A PIAT from Arnhem

Last weekend at the We Have Ways podcast’s history festival the Airborne Assault Museum brought along a very interesting piece of history – a PIAT with Arnhem provenance. The PIAT had allegedly been dropped during Operation Market Garden but not used. At some point after the battle it was discovered by locals and handed into the Doorwerth Castle Museum, the original airborne museum before it moved to the Hartenstein, and was subsequently gifted the the UK’s Airborne Assault Museum in the 1950s.

Discussing the PIAT with Ramsay of the Airborne Assault Museum (Matthew Moss)

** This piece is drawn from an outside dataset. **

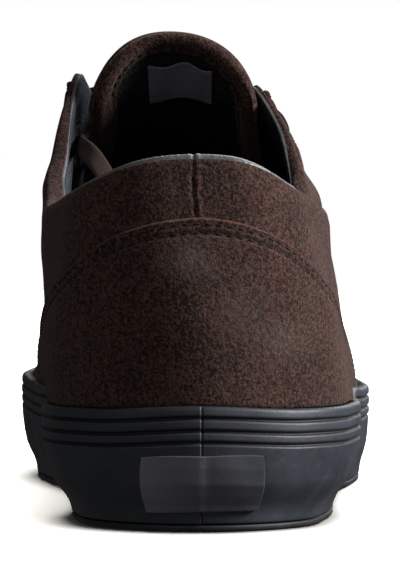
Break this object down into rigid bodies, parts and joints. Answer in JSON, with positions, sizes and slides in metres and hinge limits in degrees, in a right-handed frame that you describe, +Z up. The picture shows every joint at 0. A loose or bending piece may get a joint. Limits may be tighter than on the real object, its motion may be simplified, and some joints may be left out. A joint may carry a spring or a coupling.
{
  "type": "skateboarding shoe",
  "caption": "Low skateboarding shoe for the right foot: suede upper with a padded collar, tall ribbed rubber side wall, padded tongue and flat laces.",
  "frame": {"origin": "middle of the footprint, on the floor", "axes": "+X to the outer side of the foot, +Y to the toe, +Z up"},
  "size_m": [0.1012, 0.2966, 0.122],
  "materials": {
    "suede": "dark brown napped suede",
    "rubber": "matte black rubber",
    "patch": "slate black rubber, blank",
    "lining": "blue black knitted lining",
    "label": "slate grey woven label, blank",
    "eyelet": "dark brown enamel",
    "lace": "flat woven cotton, dark brown"
  },
  "bodies": {
    "root": {"outsole": "rubber", "foxing": "rubber", "heel_patch": "patch", "upper": "suede", "heel_counter": "suede", "eyestay": "suede", "tongue": "suede", "tongue_label": "label", "insole": "lining", "eyelet_outer_1": "eyelet", "eyelet_inner_1": "eyelet", "lace_bar_1": "lace", "eyelet_outer_2": "eyelet", "eyelet_inner_2": "eyelet", "lace_bar_2": "lace", "eyelet_outer_3": "eyelet", "eyelet_inner_3": "eyelet", "lace_bar_3": "lace", "eyelet_outer_4": "eyelet", "eyelet_inner_4": "eyelet", "lace_bar_4": "lace", "eyelet_outer_5": "eyelet", "eyelet_inner_5": "eyelet", "lace_bar_5": "lace", "eyelet_outer_6": "eyelet", "eyelet_inner_6": "eyelet", "lace_bar_6": "lace", "lace_end": "lace"}
  },
  "joints": []
}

The museum believes the PIAT has much of its original paint and in general the weapon is in excellent shape. It has the earlier rear sight with two apertures for 70 and 100 yards, the later design had three – with a maximum range of 110 yards. This PIAT’s monopod could still be raised and lowered, to elevate the weapon upto 40-degrees for indirect firing.

A close up of the PIAT (Mattthew Moss)

The indirect fire quadrant sight is in good condition – complete with its spirit level. The weapon also appears to have its original white indirect fire aiming line along the top of its body and almost pristine webbing – though the butt cover is frayed which isn’t uncommon. Sadly the weapon has been deactivated so we couldn’t open up the action or cock the weapon. It seems to have been welded at the front and rear of the body.

The PIAT is in great shape, albeit deactivated, and it was a pleasure to take a look at a weapon which could be traced back to the battle. Thank you to Ramsay, Ben and Allen of the Airborne Assault Museum for allowing me to examine and film the PIAT, check out the museum’s website here.

Click here for more articles and videos on the PIAT.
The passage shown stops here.